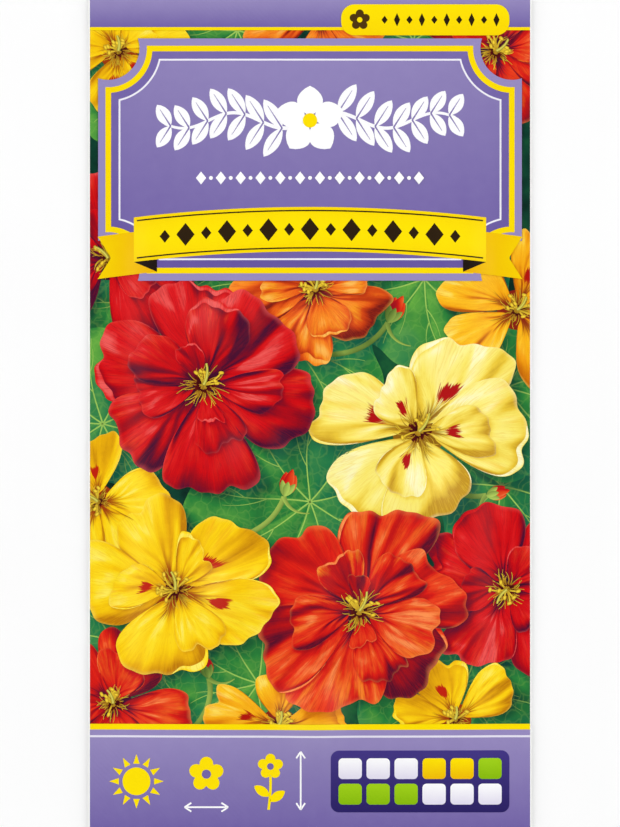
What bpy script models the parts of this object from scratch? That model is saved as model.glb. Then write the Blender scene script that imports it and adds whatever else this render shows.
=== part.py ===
"""A sealed seed packet, lying on its back with a pinch of nasturtium seeds inside.

Two webs of laminated paper are heat-sealed to each other round all four sides. The back web lies
flat. The front web rises over the seeds, which lie loose in one layer on the back web.
Metres. +X is right and +Y is up as the front is read, and +Z points out of the front.
"""

import math
import random

import bmesh
import bpy

PACKET_WIDTH = 0.085
PACKET_HEIGHT = 0.160
SHEET = 0.00025  # thickness of one web
REST_GAP = 0.0003  # between pieces that touch
SIDE_SEAL = 0.006  # width of the seal along the left and right edges
END_SEAL = 0.008  # width of the seal along the top and bottom edges
COLUMNS, ROWS = 30, 48  # faces across and along the front web

PILLOW_RISE = 0.0033  # how far the front web stands off the seal between the seeds
PILLOW_LEAN = 0.15  # share by which the pillow is fuller at the bottom, where the seeds settle
PILLOW_POWER_X, PILLOW_POWER_Y = 2.6, 4.0
BUMP_SPREAD = 0.0062  # how far a seed's bump reaches into the paper round it
BUMP_CLEARANCE = 0.0005  # room over each seed's top, inside the front web
BLEND_POWER = 4.0  # how sharply the bumps merge with the pillow
EDGE_FADE = 0.13  # share of the way to the seal over which the bumps die out

SEED_COUNT = 8
SEED_HALF_LENGTH, SEED_HALF_WIDTH, SEED_HALF_HEIGHT = 0.0030, 0.0026, 0.0025
SEED_SIZE_SPREAD = 0.05  # largest share by which a seed is bigger or smaller
SEED_RIBS = 8
SEED_SEGMENTS, SEED_RINGS = 32, 14
RIB_DEPTH = 0.14  # of the seed's radius
RIB_BEND = 0.5  # how far a rib sways to the side on its way from end to end
WRINKLE_DEPTH = 0.045  # of the seed's radius
WRINKLES_ALONG, WRINKLES_ROUND = 5, 3
WRINKLE_SWAY = 2.0  # how far the wrinkles wander out of line round the seed
FLAT_BELOW = -0.62  # the inner side of a seed is flat past this share of its half height
FLAT_SLOPE = 0.02  # share of its roundness that the flat side keeps
SCATTER_CENTRE_Y = -0.012
SCATTER_REACH_X, SCATTER_REACH_Y = 0.0235, 0.046
FIRST_ANGLE = 0.5  # of the spiral that the seeds lie on
GOLDEN_ANGLE = math.pi * (3 - math.sqrt(5))
RANDOM_SEED = 7

PAPER_COLOUR = (0.36, 0.20, 0.46, 1)
BACK_COLOUR = (0.90, 0.90, 0.88, 1)
SEED_COLOUR = (0.52, 0.39, 0.22, 1)


def clear_scene():
    for obj in list(bpy.data.objects):
        bpy.data.objects.remove(obj, do_unlink=True)


def material(name, colour, roughness):
    made = bpy.data.materials.new(name)
    made.use_nodes = True
    shader = made.node_tree.nodes["Principled BSDF"]
    shader.inputs["Base Color"].default_value = colour
    shader.inputs["Roughness"].default_value = roughness
    shader.inputs["Metallic"].default_value = 0
    return made


def add_object(name, bm, finish):
    mesh = bpy.data.meshes.new(name)
    bm.to_mesh(mesh)
    bm.free()
    mesh.materials.append(finish)
    obj = bpy.data.objects.new(name, mesh)
    bpy.context.scene.collection.objects.link(obj)
    return obj


def scattered_seeds():
    """Places, headings and sizes of the seeds, on a spiral of golden-angle steps in an oval."""
    draw = random.Random(RANDOM_SEED)
    seeds = []
    for index in range(SEED_COUNT):
        reach = math.sqrt((index + 0.5) / SEED_COUNT)
        angle = FIRST_ANGLE + index * GOLDEN_ANGLE
        seeds.append(
            {
                "name": f"seed_{index + 1}",
                "x": SCATTER_REACH_X * reach * math.cos(angle),
                "y": SCATTER_CENTRE_Y + SCATTER_REACH_Y * reach * math.sin(angle),
                "heading": draw.uniform(0, math.tau),
                "size": 1 + draw.uniform(-SEED_SIZE_SPREAD, SEED_SIZE_SPREAD),
                "phase": draw.uniform(0, math.tau),
            }
        )
    return seeds


def seed_height(seed):
    """From the flat inner side to the crown."""
    return SEED_HALF_HEIGHT * seed["size"] * (1 - FLAT_BELOW)


def front_height(x, y, seeds):
    """Height of the front web's outer face: the seal, and inside it the pillow and the bumps over
    the seeds, joined by a power mean that follows whichever is higher."""
    seal = 2 * SHEET + REST_GAP
    across = abs(x) / (PACKET_WIDTH / 2 - SIDE_SEAL)
    along = abs(y) / (PACKET_HEIGHT / 2 - END_SEAL)
    if across >= 1 or along >= 1:
        return seal
    lean = 1 - PILLOW_LEAN * y / (PACKET_HEIGHT / 2)
    pillow = PILLOW_RISE * lean * (1 - across**PILLOW_POWER_X) * (1 - along**PILLOW_POWER_Y)
    total = pillow**BLEND_POWER
    for seed in seeds:
        away = math.hypot(x - seed["x"], y - seed["y"])
        top = seed_height(seed) + BUMP_CLEARANCE
        total += (top * math.exp(-((away / BUMP_SPREAD) ** 2) / 2)) ** BLEND_POWER
    edge_fade = min(1, (1 - across) / EDGE_FADE) * min(1, (1 - along) / EDGE_FADE)
    return seal + pillow + (total ** (1 / BLEND_POWER) - pillow) * edge_fade


def build_back_web(finish):
    """A flat rectangle of paper, which is what the packet lies on."""
    bm = bmesh.new()
    bmesh.ops.create_cube(bm, size=1)
    bmesh.ops.scale(bm, vec=(PACKET_WIDTH, PACKET_HEIGHT, SHEET), verts=bm.verts)
    bmesh.ops.translate(bm, vec=(0, 0, SHEET / 2), verts=bm.verts)
    add_object("back_web", bm, finish)


def build_front_web(seeds, finish):
    """A grid of the packet's outline, lifted to the front's height and thickened inwards."""
    bm = bmesh.new()
    bmesh.ops.create_grid(bm, x_segments=COLUMNS, y_segments=ROWS, size=0.5)
    for vert in bm.verts:
        vert.co.x *= PACKET_WIDTH
        vert.co.y *= PACKET_HEIGHT
        vert.co.z = front_height(vert.co.x, vert.co.y, seeds)
    web = add_object("front_web", bm, finish)
    web.data.shade_smooth()
    wall = web.modifiers.new("paper", "SOLIDIFY")
    wall.thickness = SHEET
    wall.offset = -1  # the grid is the outer face


def ribbed_radius(theta, phi, phase):
    """Share of the smooth radius: rounded ribs from pole to pole with narrow grooves between them,
    crossed by shallow wrinkles. Both fade out at the poles, where the ribs meet."""
    body = math.sin(phi)
    bend = RIB_BEND * math.sin(2 * phi + phase)
    groove = (0.5 + 0.5 * math.cos(SEED_RIBS * theta + bend)) ** 2
    sway = WRINKLE_SWAY * math.sin(WRINKLES_ROUND * theta + phase)
    wrinkle = math.sin(WRINKLES_ALONG * phi + sway)
    return 1 - body * (RIB_DEPTH * groove + WRINKLE_DEPTH * wrinkle)


def build_seed(seed, finish):
    """A ribbed ovoid lying on its flat inner side, its ribs running from end to end."""
    bm = bmesh.new()
    bmesh.ops.create_uvsphere(bm, u_segments=SEED_SEGMENTS, v_segments=SEED_RINGS, radius=1)
    for vert in bm.verts:
        pole, side, up = vert.co.z, vert.co.x, vert.co.y
        share = ribbed_radius(math.atan2(up, side), math.acos(max(-1, min(1, pole))), seed["phase"])
        height = max(up * share, FLAT_BELOW + FLAT_SLOPE * up)
        vert.co.x = pole * share * SEED_HALF_LENGTH * seed["size"]
        vert.co.y = side * share * SEED_HALF_WIDTH * seed["size"]
        vert.co.z = height * SEED_HALF_HEIGHT * seed["size"]
    lowest = min(vert.co.z for vert in bm.verts)
    bmesh.ops.translate(bm, vec=(0, 0, -lowest), verts=bm.verts)
    obj = add_object(seed["name"], bm, finish)
    obj.data.shade_smooth()
    obj.location = (seed["x"], seed["y"], SHEET + REST_GAP)
    obj.rotation_euler = (0, 0, seed["heading"])


def build_packet():
    clear_scene()
    seeds = scattered_seeds()
    build_back_web(material("plain_paper", BACK_COLOUR, 0.6))
    build_front_web(seeds, material("printed_paper", PAPER_COLOUR, 0.35))
    seed_skin = material("seed_skin", SEED_COLOUR, 0.85)
    for seed in seeds:
        build_seed(seed, seed_skin)


build_packet()
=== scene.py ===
"""A sealed nasturtium seed packet, dressed for its photograph.

The front web is a sheet of printed laminate over the pillow of the packet. Its print is laid on it as
thin inlays, one above another like passes of ink: leaves, blooms, bands, ornament and pictograms.
Each petal is a fan-shaped surface whose drawn light is worked out from a relief that is only pictured.
Places on the print are in millimetres from the packet's middle, +X to the right and +Y up.
"""

import math
from dataclasses import dataclass
from functools import reduce

import bmesh
import bpy
import numpy as np
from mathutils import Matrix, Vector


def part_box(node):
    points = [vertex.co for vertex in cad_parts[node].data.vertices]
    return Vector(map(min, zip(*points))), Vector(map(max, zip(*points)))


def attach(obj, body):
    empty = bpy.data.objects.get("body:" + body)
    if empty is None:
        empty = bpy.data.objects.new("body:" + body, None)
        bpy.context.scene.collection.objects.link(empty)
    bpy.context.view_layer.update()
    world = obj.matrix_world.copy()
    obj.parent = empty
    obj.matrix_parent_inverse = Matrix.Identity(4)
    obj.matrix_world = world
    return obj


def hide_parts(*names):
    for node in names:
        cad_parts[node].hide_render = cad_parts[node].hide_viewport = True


bl_info = {
    "name": "Nasturtium seed packet",
    "version": (1, 0, 0),
    "blender": (4, 5, 0),
    "location": "View3D > Sidebar > Packet",
    "description": "Builds the printed webs, the picture and the seeds of a sealed seed packet",
    "category": "Add Mesh",
}

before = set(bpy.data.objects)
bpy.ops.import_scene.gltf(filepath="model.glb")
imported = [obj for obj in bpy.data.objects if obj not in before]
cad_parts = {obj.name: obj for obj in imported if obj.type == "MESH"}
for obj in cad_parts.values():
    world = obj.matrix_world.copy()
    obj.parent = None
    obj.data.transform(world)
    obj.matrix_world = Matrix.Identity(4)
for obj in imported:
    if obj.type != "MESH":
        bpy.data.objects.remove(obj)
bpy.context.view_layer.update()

MM = 0.001
FRONT_LOW, FRONT_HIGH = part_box("front_web")
BACK_LOW, BACK_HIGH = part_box("back_web")
HALF_WIDTH, HALF_HEIGHT = FRONT_HIGH.x / MM, FRONT_HIGH.y / MM
SEED_NODES = sorted(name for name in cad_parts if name.startswith("seed_"))
SEED_BOXES = [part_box(name) for name in SEED_NODES]

SEED_ROOM = 0.0005  # over each seed's top, inside the front web
PILLOW_LEAN, PILLOW_POWERS = 0.15, (2.6, 4)
BUMP_POWER, BUMP_FADE, FADE_EASE = 4, 0.13, 0.1
CREASE_EASE, SEAL_CLOSING, RIPPLE_START, CRIMP_PITCH = 0.045, 0.006, 0.004, 0.0011
WRINKLE_DEPTH, WRINKLE_START = 0.00004, 0.0008  # the second is how far up a seed they come in
BACK_HEADER, BACK_FOOTER, FRAME_LINE = 0.026, 0.014, 0.0002
FRAME_SIDE, FRAME_END = 0.009, 0.034  # from the packet's edges to the frame on the back
LIGHT_PLACE, LIGHT_SIZE = (1.25, 0.25, 0.72), 1.2  # of the right light; the left one mirrors it
SURROUND_FADE, OVERHEAD_SHARE = (0.50, 0.86), 0.04  # from the horizon at a half to overhead at one

LIGHT_IN_PICTURE = np.array([-0.42, 0.50, 0.76]) / np.linalg.norm([-0.42, 0.50, 0.76])
LEVEL_TONE, TONE_CONTRAST, GLEAM, GLEAM_POWER = 0.60, 0.95, 0.16, 40
PETAL_START, PETAL_EDGE, CLAW, RIM_POWER = 0.05, 0.985, 0.36, 5.0
PETAL_STEP = 0.45
HIDE_MARGIN = 0.75
CELL = 0.5  # spacing of the print's points, and of the cells that count its passes
PRINT_INSET = 0.02 * MM  # from the packet's edges to where the print is cut off

STRIP_FOOT, BAND_TOP = 74.6, -61.0
STRIP_LINE, BAND_LINE, THIN_LINE, THIN_DROP = 0.6, 1.1, 0.4, 1.1
PLAQUE_CENTRE, PLAQUE_HALF, PLAQUE_SCOOP = (0.0, 49.0), (39.0, 21.5), 8.0
HALO, YELLOW_LINE, WHITE_LINE, PANEL = (-1.9, -0.4), (-0.5, 0.6), (2.05, 2.40), 2.2
BANNER_MIDDLE, BANNER_SAG, SAG_REACH, BANNER_REACH, BANNER_HALF = 35.5, 2.2, 36, 34.0, 4.3
BANNER_LINE, BANNER_LOZENGES, LOZENGE_REACH = 3.6, 15, 28.0
TAIL_START, TAIL_LENGTH, TAIL_DROP, TAIL_HALF, TAIL_CLEFT, FOLD_DROP = 29.5, 11.5, 2.6, 4.1, 2.6, 2.4
GARLAND_CENTRE, GARLAND_HALF, GARLAND_PLACES = (0.0, 56.5), 28.0, 16
DOTS_CENTRE, DOTS_HALF, DOTS = (0.0, 45.4), 21.0, 23
TAB = (6.0, 73.0, HALF_WIDTH - 4.0, 79.0)  # left, low, right and high, as in CALENDAR
CALENDAR = (4.0, -77.0, 38.5, -65.0)
SUN, FOOT_FLOWER, SPROUT = (-33.5, -71.0), (-20.0, -69.6), (-8.0, -76.5)
WIDTH_ARROW, HEIGHT_ARROW = ((-24.2, -76.0), (-15.8, -76.0)), ((-1.8, -76.5), (-1.8, -65.2))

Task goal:
Give again, word for word, the lines of the listing, starting at its first line and ending with the line containing "EDGE_FADE = 0.13".

Solution:
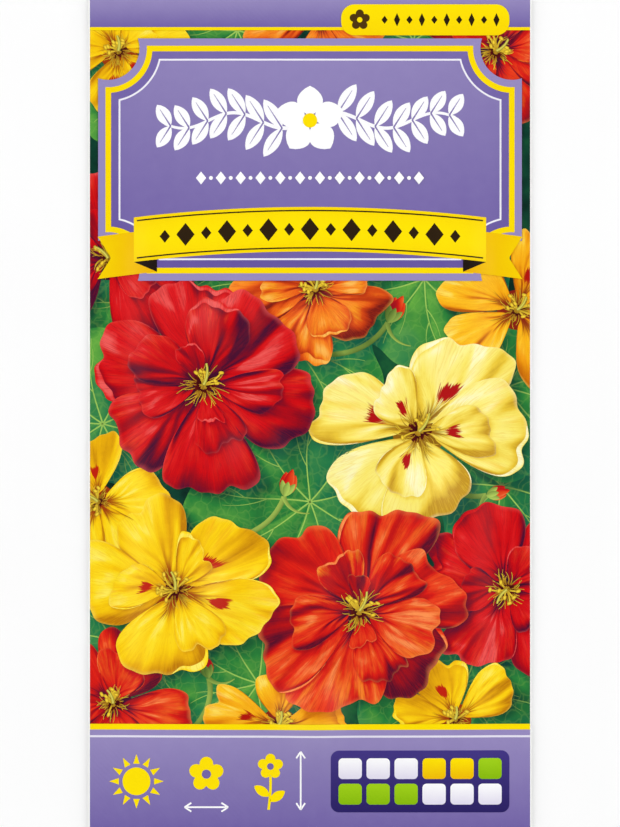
What bpy script models the parts of this object from scratch? That model is saved as model.glb. Then write the Blender scene script that imports it and adds whatever else this render shows.
=== part.py ===
"""A sealed seed packet, lying on its back with a pinch of nasturtium seeds inside.

Two webs of laminated paper are heat-sealed to each other round all four sides. The back web lies
flat. The front web rises over the seeds, which lie loose in one layer on the back web.
Metres. +X is right and +Y is up as the front is read, and +Z points out of the front.
"""

import math
import random

import bmesh
import bpy

PACKET_WIDTH = 0.085
PACKET_HEIGHT = 0.160
SHEET = 0.00025  # thickness of one web
REST_GAP = 0.0003  # between pieces that touch
SIDE_SEAL = 0.006  # width of the seal along the left and right edges
END_SEAL = 0.008  # width of the seal along the top and bottom edges
COLUMNS, ROWS = 30, 48  # faces across and along the front web

PILLOW_RISE = 0.0033  # how far the front web stands off the seal between the seeds
PILLOW_LEAN = 0.15  # share by which the pillow is fuller at the bottom, where the seeds settle
PILLOW_POWER_X, PILLOW_POWER_Y = 2.6, 4.0
BUMP_SPREAD = 0.0062  # how far a seed's bump reaches into the paper round it
BUMP_CLEARANCE = 0.0005  # room over each seed's top, inside the front web
BLEND_POWER = 4.0  # how sharply the bumps merge with the pillow
EDGE_FADE = 0.13  # share of the way to the seal over which the bumps die out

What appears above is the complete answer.